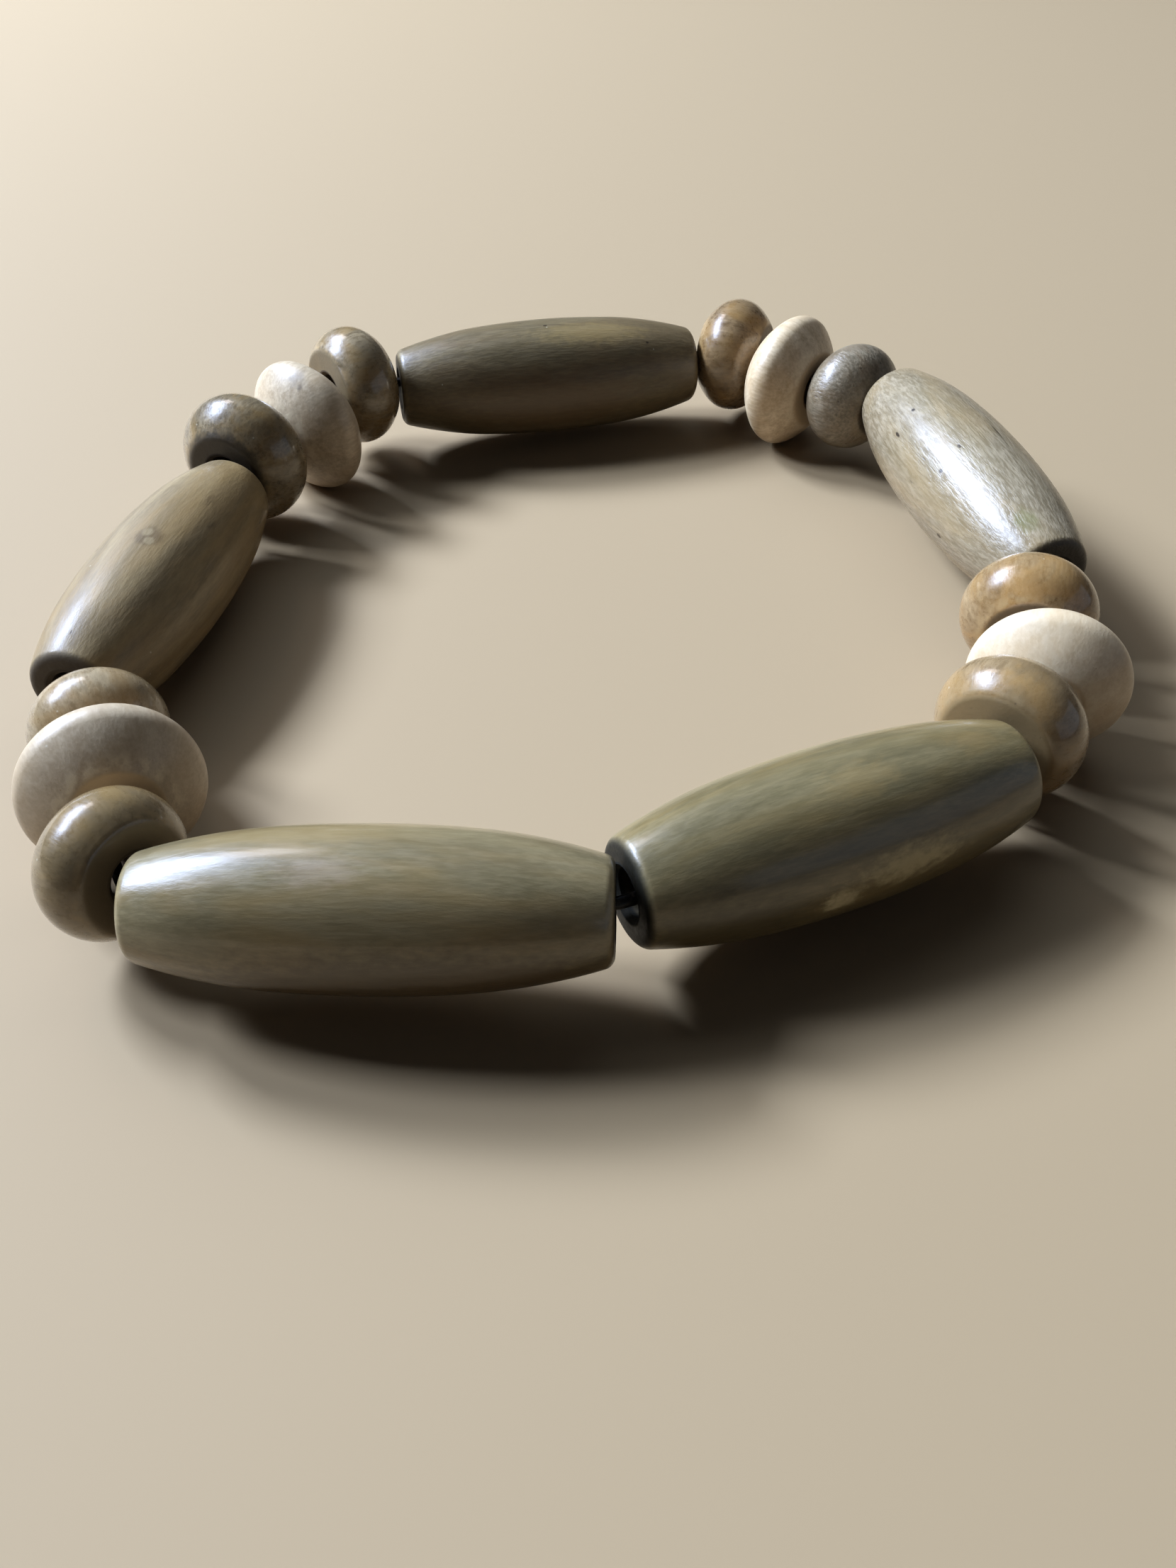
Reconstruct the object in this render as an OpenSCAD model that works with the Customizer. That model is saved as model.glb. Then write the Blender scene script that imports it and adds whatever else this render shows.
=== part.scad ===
// Wooden bead bracelet: seventeen turned beads, each drilled through, on one closed loop of thin
// elastic, lying flat. Long oval beads alternate with sets of three small ones: a short round
// bead, a disc and a second round bead.
// Frame: millimetres, Z up, X to the right, Y to the back. The origin is the middle of the
// bracelet at the level of the surface that it lies on.

/* [Bracelet] */
// Width of the whole bracelet from side to side; every piece keeps its proportion to it
bracelet_w = 76; // [60:1:90]

/* [Beads] */
// Length of a long bead
long_l = 28; // [27:0.1:28]
// Diameter of a long bead at its middle
long_d = 10; // [9:0.1:10]
// Length of a short round bead
round_l = 5.8; // [5.4:0.1:5.8]
// Diameter of a short round bead
round_d = 10; // [9:0.1:10]
// Length of a disc bead along its hole
disc_l = 6; // [5.6:0.1:6]
// Diameter of a disc bead
disc_d = 12; // [11:0.1:12]

/* [Holes and thread] */
// Diameter of the hole drilled through every bead
hole_d = 3; // [2.8:0.1:3.2]
// Width of the bevel round both mouths of a hole
mouth_bevel = 0.3; // [0.1:0.1:0.5]
// Diameter of the elastic thread
thread_d = 0.8; // [0.6:0.1:1]
// Space left between the thread and the wall of a hole
thread_gap = 0.1; // [0.1:0.05:0.2]

/* [Hidden] */

// Places are given for a bracelet this wide
drawn_w = 76;

// Colours of the woods and the thread
OLIVE = [0.36, 0.30, 0.18];
HONEY = [0.58, 0.36, 0.17];
GREY_BROWN = [0.45, 0.37, 0.30];
PALE = [0.85, 0.76, 0.64];
DARK = [0.08, 0.07, 0.07];

// The three kinds of bead. Each outline runs from the middle of the bead to its flat end in three
// arcs, each tangent to the next: a waist arc, a shoulder arc and a small rim arc.
LONG = 0;
ROUND = 1;
DISC = 2;
// Columns: length, diameter, radius of the waist arc, angle it turns through, radius of the
// shoulder arc, radius of the rim arc
KINDS = [
    [long_l,  long_d,  70,  5,  35,  0.8],
    [round_l, round_d, 2.8, 40, 6,   0.9],
    [disc_l,  disc_d,  1.5, 40, 7.5, 0.6]
];
LENGTH = 0;
DIAMETER = 1;
WAIST_R = 2;
WAIST_TURN = 3;
SHOULDER_R = 4;
RIM_R = 5;
// Tight arcs stand this far proud of a true tangent, so that each pair crosses cleanly
overlap = 0.0003;

// One row for each bead, counter-clockwise seen from above, from the one at the front left.
// The beads were turned by hand, so each differs a little from its kind in length and diameter.
// The discs stand on the surface and hold the others just above it.
// Columns: kind, place of its middle in x and y, height of its middle, the way its hole points in
// degrees counter-clockwise from X, rise of the hole in degrees, extra length, extra diameter
BEADS = [
    [LONG,  -11.8, -36.1, 6.8, 358,  1, -0.5, -0.2],
    [LONG,   14.9, -29.0, 6.0,  24, -1, -0.8,  0.2],
    [ROUND,  28.3, -19.1, 5.7,  52,  2, -1.0,  0.3],
    [DISC,   32.1, -13.9, 5.6,  72,  0,  0.0, -0.8],
    [ROUND,  32.4,  -6.9, 6.1,  76,  3,  0.0, -0.2],
    [LONG,   31.3,  10.6, 7.0, 105,  2, -0.3,  0.0],
    [ROUND,  24.6,  27.1, 6.3, 127, -1,  0.6, -0.6],
    [DISC,   19.4,  31.2, 5.9, 140,  0, -0.4, -0.2],
    [ROUND,  14.7,  36.1, 6.2, 158, -2,  0.2,  0.2],
    [LONG,   -3.2,  32.5, 5.9, 192,  1, -0.2,  0.2],
    [ROUND, -20.8,  28.7, 6.9, 218,  2, -0.6,  0.4],
    [DISC,  -24.3,  22.9, 5.9, 233, -5,  0.2, -0.2],
    [ROUND, -28.6,  16.5, 6.3, 248,  0,  0.6,  1.1],
    [LONG,  -31.9,  -1.4, 5.6, 258,  1,  0.0,  0.0],
    [ROUND, -31.9, -18.9, 5.6, 293,  0, -0.2, -0.8],
    [DISC,  -29.5, -24.9, 5.9, 293,  8,  0.0, -0.2],
    [ROUND, -27.7, -31.7, 6.1, 321,  6, -1.0, -0.4]
];
KIND = 0;
PLACE = [1, 2, 3];
TURN = 4;
RISE = 5;
EXTRA_L = 6;
EXTRA_D = 7;
count = len(BEADS);

function bead_at(i) = BEADS[(i + count) % count];
function length_of(b) = KINDS[b[KIND]][LENGTH] + b[EXTRA_L];
function diameter_of(b) = KINDS[b[KIND]][DIAMETER] + b[EXTRA_D];
function middle_of(b) = [for (column = PLACE) b[column]];
function way_of(b) = [
    cos(b[TURN]) * cos(b[RISE]),
    sin(b[TURN]) * cos(b[RISE]),
    sin(b[RISE])
];

// Middles of the two mouths of a bead's hole
function near_mouth(b) = middle_of(b) - way_of(b) * length_of(b) / 2;
function far_mouth(b) = middle_of(b) + way_of(b) * length_of(b) / 2;

// Neighbouring holes don't line up, so the thread leaves each hole on the side nearer to the next.
// It keeps thread_gap clear of the wall of the hole.
sway = (hole_d - thread_d) / 2 - thread_gap;
function unit(v) = v / norm(v);
function across(v, way) = v - way * (v * way);
function no_longer_than(v, most) = norm(v) > most ? unit(v) * most : v;
function pull(from, to, way) = from + no_longer_than(across(to - from, way) / 2, sway);
function leaves(i) = pull(far_mouth(bead_at(i)), near_mouth(bead_at(i + 1)), way_of(bead_at(i)));
function enters(i) = pull(near_mouth(bead_at(i)), far_mouth(bead_at(i - 1)), way_of(bead_at(i)));

// The route goes in and out of every bead, with each corner cut short so that the thread curves
corner_share = 0.15;
function cut(corner, toward, short) = corner + unit(toward - corner) * short;
function joint_points(i) =
    let (out = leaves(i), in = enters(i + 1), short = norm(in - out) * corner_share) [
        cut(out, enters(i), short),
        cut(out, in, short),
        cut(in, out, short),
        cut(in, leaves(i + 1), short)
    ];
route = [for (i = [0 : count - 1]) each joint_points(i)];

// Rings of points round the route, and the faces between them
sides = 8;
rings = len(route);
function route_at(i) = route[(i + rings) % rings];
function heading(i) = unit(unit(route_at(i + 1) - route_at(i)) + unit(route_at(i) - route_at(i - 1)));
function ring(i) =
    let (level = unit(cross([0, 0, 1], heading(i))), upright = cross(heading(i), level)) [
        for (s = [0 : sides - 1])
            route_at(i) + (level * cos(s * 360 / sides) + upright * sin(s * 360 / sides)) * thread_d / 2
    ];
thread_points = [for (i = [0 : rings - 1]) each ring(i)];
thread_faces = [
    for (i = [0 : rings - 1], s = [0 : sides - 1])
        let (next = (i + 1) % rings, beside = (s + 1) % sides) [
            i * sides + s,
            next * sides + s,
            next * sides + beside,
            i * sides + beside
        ]
];

// To a thousandth of a millimetre, so that bands of an outline that share an edge share it exactly
function neat(v) = round(v * 1000) / 1000;

// Everything follows the bracelet's width
module to_size()
    scale(bracelet_w / drawn_w)
        children();

// Half of a bead's outline, from the hole outwards, with the hole along Y
module outline(length, diameter, kind) {
    waist_x = diameter / 2 - kind[WAIST_R];
    shift = kind[WAIST_R] - kind[SHOULDER_R];
    shoulder_x = waist_x + shift * cos(kind[WAIST_TURN]);
    shoulder_y = shift * sin(kind[WAIST_TURN]);
    waist_end = neat(kind[WAIST_R] * sin(kind[WAIST_TURN]));
    rim_y = length / 2 - kind[RIM_R];
    reach = kind[SHOULDER_R] - kind[RIM_R];
    rim_x = shoulder_x + sqrt(pow(reach, 2) - pow(rim_y - shoulder_y, 2));
    shoulder_end = neat(rim_y + kind[RIM_R] * (rim_y - shoulder_y) / reach);
    past_end = length / 2 + 1;
    difference() {
        intersection() {
            translate([0, -length / 2])
                square([diameter, length]);
            arc([waist_x, 0], kind[WAIST_R], -waist_end, waist_end, shift < 0);
            intersection_for(end = [0, 1])
                mirror([0, end])
                    intersection() {
                        arc([shoulder_x, shoulder_y], kind[SHOULDER_R], waist_end, past_end, shift > 0);
                        arc([rim_x, rim_y], kind[RIM_R], shoulder_end, past_end, true);
                    }
        }
        translate([-1, -length])
            square([1 + hole_d / 2, 2 * length]);
        for (end = [0, 1])
            mirror([0, end])
                mouth(length / 2);
    }
}

// What one arc of the outline leaves standing. A tight arc only cuts between two heights; an arc
// that is gentler than its neighbours cuts everywhere, as it lies outside theirs.
module arc(centre, r, from, to, tight) {
    wide = 100;
    translate(centre)
        circle(tight ? r + overlap : r, $fn = 360);
    if (tight) {
        translate([0, from])
            square([max(centre[0], 0.01), to - from]);
        translate([0, from - wide])
            square([wide, wide]);
        if (to < -from + 0.01)
            translate([0, to])
                square([wide, wide]);
    }
}

// The bevel at one mouth of a hole
module mouth(end)
    polygon([
        [hole_d / 2 - mouth_bevel, end - 2 * mouth_bevel],
        [hole_d / 2 + 2 * mouth_bevel, end + mouth_bevel],
        [hole_d / 2 - mouth_bevel, end + mouth_bevel]
    ]);

// One turned and drilled bead, in its place on the thread
module bead(number) {
    b = bead_at(number);
    to_size()
        translate(middle_of(b))
            rotate([0, 90 - b[RISE], b[TURN]])
                rotate_extrude($fn = 96)
                    outline(length_of(b), diameter_of(b), KINDS[b[KIND]]);
}

module long_bead_1()
    color(OLIVE) bead(0);

module long_bead_2()
    color(OLIVE) bead(1);

module round_bead_1()
    color(HONEY) bead(2);

module disc_bead_1()
    color(PALE) bead(3);

module round_bead_2()
    color(HONEY) bead(4);

module long_bead_3()
    color(OLIVE) bead(5);

module round_bead_3()
    color(GREY_BROWN) bead(6);

module disc_bead_2()
    color(PALE) bead(7);

module round_bead_4()
    color(HONEY) bead(8);

module long_bead_4()
    color(OLIVE) bead(9);

module round_bead_5()
    color(HONEY) bead(10);

module disc_bead_3()
    color(PALE) bead(11);

module round_bead_6()
    color(HONEY) bead(12);

module long_bead_5()
    color(OLIVE) bead(13);

module round_bead_7()
    color(HONEY) bead(14);

module disc_bead_4()
    color(PALE) bead(15);

module round_bead_8()
    color(HONEY) bead(16);

module elastic_thread()
    color(DARK)
        to_size()
            polyhedron(thread_points, thread_faces);

long_bead_1();
long_bead_2();
round_bead_1();
disc_bead_1();
round_bead_2();
long_bead_3();
round_bead_3();
disc_bead_2();
round_bead_4();
long_bead_4();
round_bead_5();
disc_bead_3();
round_bead_6();
long_bead_5();
round_bead_7();
disc_bead_4();
round_bead_8();
elastic_thread();
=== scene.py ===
# %% [markdown]
# A stretch bracelet of turned wooden beads
#
# Seventeen beads sit on one loop of thin dark elastic: five long oval beads stained olive, eight short
# round beads in honey varnish (one of them grey and dull), and four wide pale discs without stain.
# The solid model gives the place and size of every bead. This lesson dresses it: each bead is turned
# again with a softer surface, gets wood that follows its own grain, and is lit as if by one window.

# %% Load the fixed frame
import math
import bpy
from mathutils import Matrix, Vector


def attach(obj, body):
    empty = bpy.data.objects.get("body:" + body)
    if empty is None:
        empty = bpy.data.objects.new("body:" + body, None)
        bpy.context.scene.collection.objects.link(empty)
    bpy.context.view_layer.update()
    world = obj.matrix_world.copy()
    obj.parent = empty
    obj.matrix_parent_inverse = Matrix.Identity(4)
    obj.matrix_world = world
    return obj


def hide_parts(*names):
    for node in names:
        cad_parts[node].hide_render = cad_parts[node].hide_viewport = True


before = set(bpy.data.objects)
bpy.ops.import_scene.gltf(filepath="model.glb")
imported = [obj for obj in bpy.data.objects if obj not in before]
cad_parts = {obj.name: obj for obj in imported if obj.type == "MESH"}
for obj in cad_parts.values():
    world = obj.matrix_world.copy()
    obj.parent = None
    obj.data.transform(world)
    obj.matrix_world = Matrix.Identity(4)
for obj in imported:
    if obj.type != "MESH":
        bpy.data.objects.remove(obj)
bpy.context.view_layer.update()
MM = 0.001

# %% [markdown]
# The camera
#
# The photograph was taken close up and from above the near side, so the near beads look much larger
# than the far ones. Only a camera at the real distance gives that, about 109 mm from the middle.
# Its place and tilt are real measures. The lens follows from how wide the scene looks in an upright
# picture: its focal length is given in pixels of that picture, and the sensor turns it into millimetres.

# %% Place the camera
PICTURE_HEIGHT, FOCAL_PIXELS = 2212, 1933
SENSOR = 36
EYE = Vector((0.40, -88.65, 63.8)) * MM
LOOKS_DOWN, LEANS = math.radians(42.15), math.radians(-0.31)
NEAREST_SEEN = 5 * MM

bpy.ops.object.camera_add()
camera = bpy.context.object
camera.name = "camera"
camera.matrix_world = (Matrix.Translation(EYE) @ Matrix.Rotation(math.pi / 2 - LOOKS_DOWN, 4, "X")
                       @ Matrix.Rotation(LEANS, 4, "Z"))
camera.data.sensor_width = SENSOR
camera.data.lens = SENSOR * FOCAL_PIXELS / PICTURE_HEIGHT
camera.data.clip_start = NEAREST_SEEN
bpy.context.scene.camera = camera
print("camera", round(EYE.length / MM), "mm from the middle, lens", round(camera.data.lens, 1), "mm")

# %% [markdown]
# The three outlines
#
# A wood turner cuts a bead from a stick that spins, so its shape is one outline carried round the bore.
# All three kinds use the same cuts: a waist arc in the middle, a shoulder arc on both sides of it, a small
# rounded rim, a flat end and a drilled hole with a bevelled mouth. The long bead has very flat arcs. The
# disc has a tight arc at its waist, which makes its edge, and two gently domed faces. Each arc starts in
# the direction in which the one before it ends, so only the sizes have to be given.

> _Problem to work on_
Your task is to repeat exactly the lines from the one that contains "long_bead_1();" through the one that contains "before = set(bpy.data.objects)", with both end lines included.

> _Full solution_
long_bead_1();
long_bead_2();
round_bead_1();
disc_bead_1();
round_bead_2();
long_bead_3();
round_bead_3();
disc_bead_2();
round_bead_4();
long_bead_4();
round_bead_5();
disc_bead_3();
round_bead_6();
long_bead_5();
round_bead_7();
disc_bead_4();
round_bead_8();
elastic_thread();
=== scene.py ===
# %% [markdown]
# A stretch bracelet of turned wooden beads
#
# Seventeen beads sit on one loop of thin dark elastic: five long oval beads stained olive, eight short
# round beads in honey varnish (one of them grey and dull), and four wide pale discs without stain.
# The solid model gives the place and size of every bead. This lesson dresses it: each bead is turned
# again with a softer surface, gets wood that follows its own grain, and is lit as if by one window.

# %% Load the fixed frame
import math
import bpy
from mathutils import Matrix, Vector


def attach(obj, body):
    empty = bpy.data.objects.get("body:" + body)
    if empty is None:
        empty = bpy.data.objects.new("body:" + body, None)
        bpy.context.scene.collection.objects.link(empty)
    bpy.context.view_layer.update()
    world = obj.matrix_world.copy()
    obj.parent = empty
    obj.matrix_parent_inverse = Matrix.Identity(4)
    obj.matrix_world = world
    return obj


def hide_parts(*names):
    for node in names:
        cad_parts[node].hide_render = cad_parts[node].hide_viewport = True


before = set(bpy.data.objects)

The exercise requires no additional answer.